東京ことば散歩1-2/民主的な首都圏語?#02
ただ言語的には・・我々の使っているアルタイ語系言語は、口語文語いずれも貴賎・主従・尊蔑をきちんと分ける言葉であるということ。これははっきりと理解しておくべきだ。朝鮮語もその傾向がある。儒教云々以前の問題で、言語的に貴賎・主従・尊蔑がある。南島語族であるジャワ語も、はっきりとこれを使い分ける。実はこのアルタイ語族/南島語族の比較は極めて面白いのだが・・ここではしない。
比して漢語は、書かれたものは"身分立ち位置の上下"を明快にするが、口語の場合は曖昧である。もちろん貴賎による用語の違いはある。しかし貴賎・主従間での会話/指示の中に際立った「それ専用の」言葉使いは少ない。英語の場合、身分の上下/年齢の老若を、格式ばった言い回し乃至Mr.やSir.を使って表すことが有るが、明確に・丁寧語と呼ぶべきものは少量である。これは中国語においても同様で、印欧語である西ヨーロッパ諸語やセム諸語も同じ傾向にある。
言語学者であるチャールズ・N・リーCharles N. Liとサンドラ・トンプソン/Sandra Thompsonは、日本語のような言語体系を「主題優勢言語topic-prominent language」とし、そして印欧語漢語などは「主語優勢言語subject-prominent language」であると二大分類しているが、この括りで云うと「主語が優勢な言語」には、丁寧語はあるが尊敬語・謙譲語は希薄だとみていいだろう。比して「主題が優勢な言語」は貴賎・主従・尊蔑を明確に使い分ける傾向にある
・・そんな印象を感じてしまう。これは僕の私見だが・・
ではでは、その「主語」とは何かというと、戦前の橋本進吉のような言語学者らは「は、が、という助詞の前に付く言葉が主語」と定義している。おいおい西田幾多郎を無視するのかよというような定義だが・・これが現在の、日本語の教科書的な定義になっている。

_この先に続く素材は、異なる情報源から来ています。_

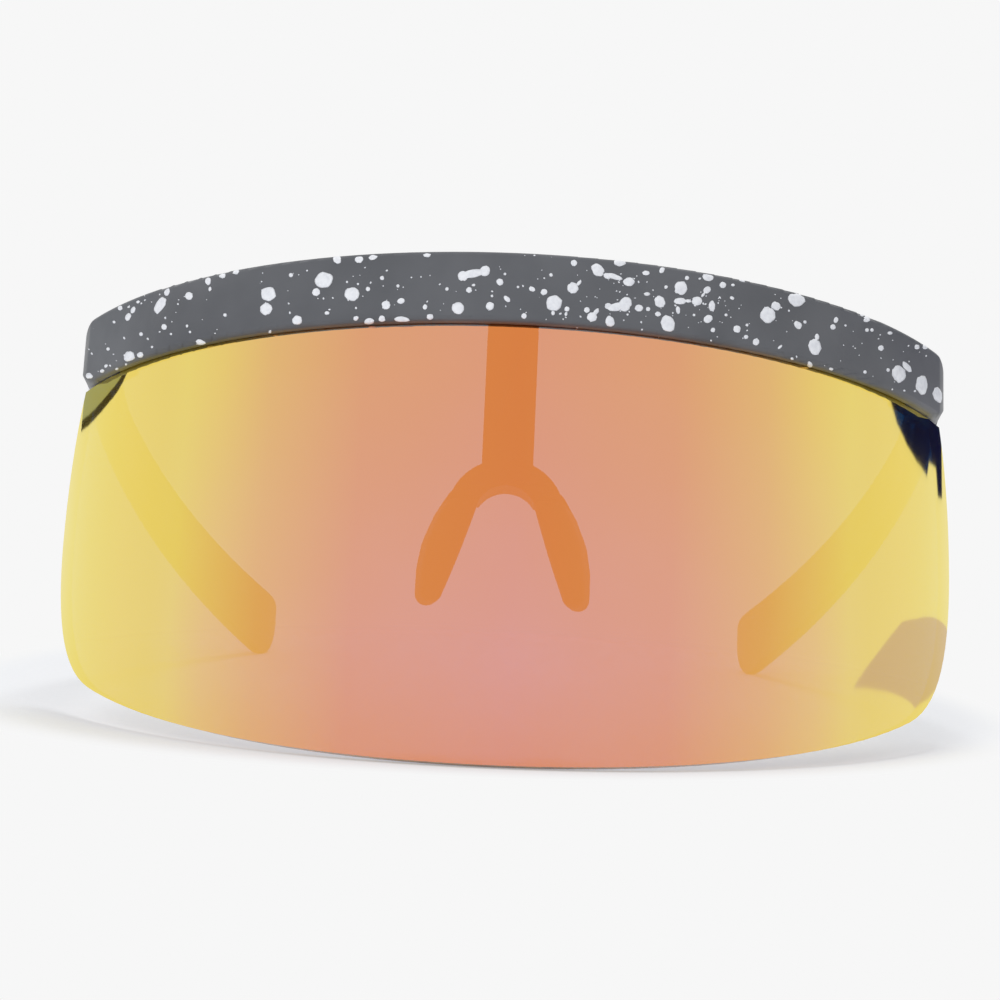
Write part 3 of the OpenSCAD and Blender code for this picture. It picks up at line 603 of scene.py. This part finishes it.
# clusters of the finest drops: middle pixel x and y, half width and half height, how many
mist = {
    "spots": [(170, 315, 50, 24, 26), (108, 358, 22, 16, 12), (330, 292, 70, 26, 24),
              (470, 290, 80, 24, 24), (590, 296, 50, 26, 26), (670, 302, 60, 26, 48),
              (760, 315, 50, 26, 26), (850, 345, 60, 26, 24), (915, 372, 26, 22, 10)],
    "radius": (0.45, 1.2),    # pixels, smallest and biggest
    "fewBig": 2,              # power that makes the big ones rare
    "stretch": 0.6,           # how much longer than wide, at the most
    "seed": 11,
}

armPaint = {
    "count": 60,             # drops on each arm, most of them near the hinge
    "radius": (0.2, 1.3),    # mm, smallest and biggest
    "fewBig": 4,             # power that makes the big ones rare
    "stretch": 0.5,          # how much longer than wide, at the most
    "fewLong": 2,            # power that makes the long ones rare
    "crowding": 1.6,         # power that gathers them near the hinge
    "outlineStep": 2.9,      # as for the bar's drops
    "start": 120.0,          # mm from the middle, from where they are thrown
    "outward": 0.8,          # how squarely the arm faces the side where they land
    "seed": 4,
}


def surfaceOf(piece):
    # a copy of the piece's faces that can be asked for the place nearest to another
    shape = bmesh.new()
    shape.from_mesh(piece.data)
    tree = BVHTree.FromBMesh(shape)
    shape.free()
    return tree


def roundDrop(segments, rings):
    # a unit ball, which each drop stretches and lays on the surface
    shape = bmesh.new()
    bmesh.ops.create_uvsphere(shape, u_segments=segments, v_segments=rings, radius=1.0)
    mesh = bpy.data.meshes.new("roundDrop")
    shape.to_mesh(mesh)
    shape.free()
    return mesh


bigDrop = roundDrop(*drops["big"])
smallDrop = roundDrop(*drops["small"])


def addDrop(shape, tree, place, side, rise, radius, stretch, turn, salt):
    before = len(shape.verts)
    shape.from_mesh(bigDrop if radius > drops["bigFrom"] * mm else smallDrop)
    shape.verts.ensure_lookup_table()
    thick = drops["thickness"] * mm * min(1.0, drops["thinnest"] + radius / (drops["fullSize"] * mm))
    longest = radius * math.sqrt(stretch)
    widest = radius / math.sqrt(stretch)
    c, s = math.cos(turn), math.sin(turn)
    rate = drops["wobbles"]
    for v in shape.verts[before:]:
        angle = math.atan2(v.co.y, v.co.x)
        stray = noise.noise(Vector((rate * math.cos(angle), rate * math.sin(angle), salt)))
        wobble = 1 + drops["wobble"] * stray
        along, across = v.co.x * longest * wobble, v.co.y * widest * wobble
        flat = place + side * (along * c - across * s) + rise * (along * s + across * c)
        spot, spotNormal, _, _ = tree.find_nearest(flat)
        v.co = spot + spotNormal * (v.co.z * thick)


def landingPlace(tree, px, py):
    # where a drop seen at a pixel sits on the bar, or the bar's nearest edge if it just misses
    ray = lookThrough(px, py)
    place, normal, _, _ = tree.ray_cast(eye, ray)
    if place is not None:
        return place, normal
    gap = tree.find_nearest(eye)[3]
    passing = eye + ray * gap
    for _ in range(drops["rounds"]):
        place, normal, _, _ = tree.find_nearest(passing)
        passing = eye + ray * (place - eye).dot(ray)
    return (place, normal) if (place - passing).length < drops["reach"] * mm else (None, None)


def finishDrops(shape, pieceName, body):
    mesh = bpy.data.meshes.new(pieceName)
    shape.to_mesh(mesh)
    shape.free()
    mesh.polygons.foreach_set("use_smooth", [True] * len(mesh.polygons))
    mesh.materials.append(paintDrops)
    piece = bpy.data.objects.new(pieceName, mesh)
    scene.collection.objects.link(piece)
    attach(piece, body)


def throwPaint():
    tree = surfaceOf(brow)
    shape = bmesh.new()
    dice = random.Random(mist["seed"])
    spots = [spot for group in dropSpots.values() for spot in group]
    named = len(spots)
    small, big = mist["radius"]
    for px, py, wide, high, count in mist["spots"]:
        for _ in range(count):
            spots.append((px + wide * dice.uniform(-1, 1), py + high * dice.uniform(-1, 1),
                          small + (big - small) * dice.random() ** mist["fewBig"],
                          1 + mist["stretch"] * dice.random(), dice.uniform(0, 180)))
    landed = 0
    for index, (px, py, radius, stretch, turn) in enumerate(spots):
        place, normal = landingPlace(tree, px, py)
        if place is None or (index >= named and normal.y > -drops["towardsFront"]):
            continue
        landed += 1
        ray = (place - eye).normalized()
        slant = min(ray.dot(normal), -drops["flattest"])
        side = cameraTurn.to_3x3() @ Vector((1, 0, 0))
        rise = cameraTurn.to_3x3() @ Vector((0, 1, 0))
        side, rise = [way - ray * (way.dot(normal) / slant) for way in (side, rise)]
        metresPerPixel = (place - eye).length / view["focalPixels"]
        addDrop(shape, tree, place, side, rise, radius * metresPerPixel, stretch,
                math.radians(turn), index * drops["outlineStep"])
    print("paint drops on the bar:", landed, "of", len(spots))
    finishDrops(shape, "paintDropsBar", "front")


def throwArmPaint(arm, nodeName, pieceName, body, side):
    tree = surfaceOf(arm)
    dice = random.Random(armPaint["seed"] + side)
    low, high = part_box(nodeName)
    small, big = armPaint["radius"]
    shape = bmesh.new()
    for index in range(armPaint["count"]):
        start = Vector((side * armPaint["start"] * mm,
                        low.y + (high.y - low.y) * dice.random() ** armPaint["crowding"],
                        low.z + (high.z - low.z) * dice.random()))
        radius = small + (big - small) * dice.random() ** armPaint["fewBig"]
        stretch = 1 + armPaint["stretch"] * dice.random() ** armPaint["fewLong"]
        turn = dice.random() * math.pi
        place, normal, _, _ = tree.ray_cast(start, Vector((-side, 0, 0)))
        if place is None or normal.x * side < armPaint["outward"]:
            continue
        along = Vector((0, 1, 0))
        along = (along - normal * along.dot(normal)).normalized()
        addDrop(shape, tree, place, along, normal.cross(along), radius * mm, stretch, turn,
                index * armPaint["outlineStep"])
    finishDrops(shape, pieceName, body)


throwPaint()
throwArmPaint(armLeft, "temple_left", "paintDropsArmLeft", "arm_left", -1)
throwArmPaint(armRight, "temple_right", "paintDropsArmRight", "arm_right", 1)
for mesh in (bigDrop, smallDrop):
    bpy.data.meshes.remove(mesh)
print("paint thrown")


# stage: room, floor, lamps and what the mirror shows of the room

studio = {
    "backdrop": "#f7f7f7",
    # painted light: the paper is tinted cold to cancel the lens's warm bounce and turn its shade bluish
    "paper": ("#f2f4f8", "#f5f7fb"),
    "fibreSize": 1.2,       # mm, of the paper's fibres
    "worldLight": 0.6,      # how much of the light comes from all round
    "floorSize": 6.0,       # m
    "nearGlow": 0.32,       # how much of the floor's own shade is lifted close to the glasses
    "shadeMiddle": (-0.0054, 0.005, 0),   # m, the middle of the shaded part of the floor
    "fade": (0.092, 0.106),         # m from there, where the floor fades into the backdrop
    "backShare": 0.62,      # how much of the way back counts, so that the shade reaches further there
}

lamps = {   # soft round lamps, all in metres and watts
    "topLamp": {"place": (0.05, 0.2, 0.86), "aim": (0, -0.05, 0.03), "size": 0.28, "watts": 2.6},
    "frontLamp": {"place": (-0.4, -0.8, 0.45), "aim": (0, 0, 0.05), "size": 0.8, "watts": 2.6},
}

# the lower edge of the wall on the left, where the lens mirrors it
wallEdge = [(129, 368), (127, 373), (123, 382), (118, 391), (113, 398), (107, 405), (101, 412),
            (94, 420), (88, 426), (81, 432)]

# Cards round the table, given by pixels on the lens where their edge is mirrored. "away" is how far
# off they stand in m, and "rise" in m makes a wall that goes up from that edge, 0 a closed outline.
cards = {
    "darkCurtain": {"color": "#16175a", "away": 0.8, "rise": 0.35, "edge": [
        (889, 396), (891, 402), (897, 423), (907, 445), (917, 462), (927, 476), (929, 462),
        (936, 468), (938, 497), (942, 499)]},
    "greyWall": {"color": "#a8b0b4", "away": 0.81, "rise": 0.35, "edge": wallEdge},
    "wallFoot": {"color": "#474238", "away": 0.8, "rise": 0.0055, "edge": wallEdge},
    "paleBox": {"color": "#ddd0f7", "away": 0.8, "rise": 0, "edge": [
        (902, 622), (917, 619), (946, 627), (951, 650), (947, 670), (939, 686), (928, 699),
        (915, 708), (910, 702), (897, 695), (877, 690), (853, 688), (867, 667), (880, 650),
        (893, 633)]},
}


def seenShare(owner):
    # 1 for what the camera sees straight, in a mirror or through the lens, and 0 for light that falls
    path = addNode(owner, "ShaderNodeLightPath")
    seen = addNode(owner, "ShaderNodeMath", {"operation": "MAXIMUM"},
                   {0: path.outputs["Is Camera Ray"], 1: path.outputs["Is Glossy Ray"]})
    seenToo = addNode(owner, "ShaderNodeMath", {"operation": "MAXIMUM"},
                      {0: seen.outputs["Value"], 1: path.outputs["Is Transmission Ray"]})
    return seenToo.outputs["Value"]


def makeWorld():
    world = bpy.data.worlds.new("studioWorld")
    scene.world = world
    world.use_nodes = True
    world.node_tree.nodes.clear()
    light = addNode(world, "ShaderNodeBackground", None,
                    {"Color": hexColor("#ffffff"), "Strength": studio["worldLight"]})
    shown = addNode(world, "ShaderNodeBackground", None,
                    {"Color": hexColor(studio["backdrop"]), "Strength": 1.0})
    both = addNode(world, "ShaderNodeMixShader", None,
                   {0: seenShare(world), 1: light.outputs["Background"],
                    2: shown.outputs["Background"]})
    addNode(world, "ShaderNodeOutputWorld", None, {"Surface": both.outputs["Shader"]})


def makeFloor():
    # Paper sweep, tinted cold as painted light that cancels the warm light the lens throws on it and cools
    # its shade. It takes the shadow close to the glasses and fades into the backdrop.
    material = newMaterial("paperSweep")
    place = addNode(material, "ShaderNodeTexCoord").outputs["Object"]
    moved = addNode(material, "ShaderNodeVectorMath", {"operation": "SUBTRACT"},
                    {0: place, 1: studio["shadeMiddle"]})
    axes = addNode(material, "ShaderNodeSeparateXYZ", None, {"Vector": moved.outputs["Vector"]})
    backward = addNode(material, "ShaderNodeMath", {"operation": "MULTIPLY"},
                       {0: axes.outputs["Y"], 1: studio["backShare"]})
    along = addNode(material, "ShaderNodeMath", {"operation": "MINIMUM"},
                    {0: axes.outputs["Y"], 1: backward.outputs["Value"]})
    way = addNode(material, "ShaderNodeCombineXYZ", None,
                  {"X": axes.outputs["X"], "Y": along.outputs["Value"]})
    length = addNode(material, "ShaderNodeVectorMath", {"operation": "LENGTH"}, {0: way.outputs["Vector"]})
    far = addNode(material, "ShaderNodeMapRange", {"interpolation_type": "SMOOTHSTEP"},
                  {"Value": length.outputs["Value"], "From Min": studio["fade"][0],
                   "From Max": studio["fade"][1], "To Min": studio["nearGlow"], "To Max": 1.0})
    fibre = addNode(material, "ShaderNodeTexNoise", None,
                    {"Vector": place, "Scale": 1 / (studio["fibreSize"] * mm), "Detail": 2.0})
    color = addNode(material, "ShaderNodeValToRGB",
                    {"stops": [(0.3, studio["paper"][0]), (0.7, studio["paper"][1])]},
                    {"Fac": fibre.outputs["Fac"]})
    matt = addNode(material, "ShaderNodeBsdfDiffuse", None, {"Color": color.outputs["Color"]})
    share = addNode(material, "ShaderNodeMath", {"operation": "MULTIPLY"},
                    {0: far.outputs["Result"], 1: seenShare(material)})
    glow = addNode(material, "ShaderNodeEmission", None,
                   {"Color": hexColor(studio["backdrop"]), "Strength": 1.0})
    both = addNode(material, "ShaderNodeMixShader", None,
                   {0: share.outputs["Value"], 1: matt.outputs["BSDF"], 2: glow.outputs["Emission"]})
    addNode(material, "ShaderNodeOutputMaterial", None, {"Surface": both.outputs["Shader"]})
    shape = bmesh.new()
    bmesh.ops.create_grid(shape, x_segments=2, y_segments=2, size=studio["floorSize"] / 2)
    finishStage(shape, "floor", material)


def finishStage(shape, name, material):
    mesh = bpy.data.meshes.new(name)
    shape.to_mesh(mesh)
    shape.free()
    mesh.materials.append(material)
    piece = bpy.data.objects.new(name, mesh)
    scene.collection.objects.link(piece)
    return piece


def mirroredPlace(px, py, away):
    # follows the view ray to the lens and on from there, to a place that the lens mirrors
    ray = lookThrough(px, py)
    flatRay = ray - upAxis * ray.dot(upAxis)
    flatGap = (eye - lensAxis) - upAxis * (eye - lensAxis).dot(upAxis)
    a = flatRay.dot(flatRay)
    b = flatRay.dot(flatGap)
    c = flatGap.dot(flatGap) - (lens["radius"] * mm) ** 2
    spot = eye + ray * ((-b - math.sqrt(b * b - a * c)) / a)
    outward = outwardAt(spot)
    return spot + (ray - outward * 2 * ray.dot(outward)) * away


def addCard(name, card):
    # stands only in the mirror: no light comes from it and no shadow
    material = newMaterial(name)
    tone = addNode(material, "ShaderNodeEmission", None, {"Color": hexColor(card["color"]), "Strength": 1.0})
    addNode(material, "ShaderNodeOutputMaterial", None, {"Surface": tone.outputs["Emission"]})
    shape = bmesh.new()
    corners = [shape.verts.new(mirroredPlace(px, py, card["away"])) for px, py in card["edge"]]
    edges = [shape.edges.new(pair) for pair in zip(corners, corners[1:])]
    if card["rise"]:
        grown = bmesh.ops.extrude_edge_only(shape, edges=edges)["geom"]
        top = [part for part in grown if isinstance(part, bmesh.types.BMVert)]
        bmesh.ops.translate(shape, verts=top, vec=(0, 0, card["rise"]))
    else:
        edges.append(shape.edges.new((corners[-1], corners[0])))
        bmesh.ops.triangle_fill(shape, edges=edges, use_beauty=True)
    piece = finishStage(shape, name, material)
    piece.visible_camera = False
    piece.visible_diffuse = False
    piece.visible_transmission = False
    piece.visible_shadow = False


def addLamp(name, lamp):
    data = bpy.data.lights.new(name, "AREA")
    data.shape = "DISK"
    data.size = lamp["size"]
    data.energy = lamp["watts"]
    light = bpy.data.objects.new(name, data)
    scene.collection.objects.link(light)
    turn = (Vector(lamp["aim"]) - Vector(lamp["place"])).to_track_quat("-Z", "Y").to_matrix().to_4x4()
    light.matrix_world = Matrix.Translation(lamp["place"]) @ turn
    light.visible_glossy = False   # the mirror shows only the plain white room and its cards


makeWorld()
makeFloor()
for name, card in cards.items():
    addCard(name, card)
for name, lamp in lamps.items():
    addLamp(name, lamp)
print("stage set")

ところが戦後、三上章のような明晰な頭脳が現れて「日本語にはそもそも主語なるものは存在しない」という主張を始めた。そのため、いまのところ事態は混沌としている。しかし「主題優勢言語topic-prominent language」としての日本語を見つめると・・たしかに"主語"というアリストテレス的な世界観は我々には必要ないのではないか・・そんな気もしてしまう。僕自身は三上章説に傾倒するな。
そろそろですね、アリストテレス/プラトンそして神経症的なカントから身を逸らしたほうが・・僕らはもっと自由になるのではないか・・そう思ってしまうのだ。これは余談。
ちなみに・・もひとつ余談だが、同じく言語学者であるジョゼフ・グリーンバーグJoseph Harold Greenbergは、主語(Subject)目的語(Object)述語(Verb)の語順に注目し、日本語のようなSOV型の言語は世界の言語のほぼ50%を占めており、英語などSVO型は40%、アラビア語などVSO型は10%を占めていると云っている。たしかに印欧語漢語などSVO型が、世界で使用されている言語の中枢でないことはアタマの片隅に置いておくべきだと僕は思う。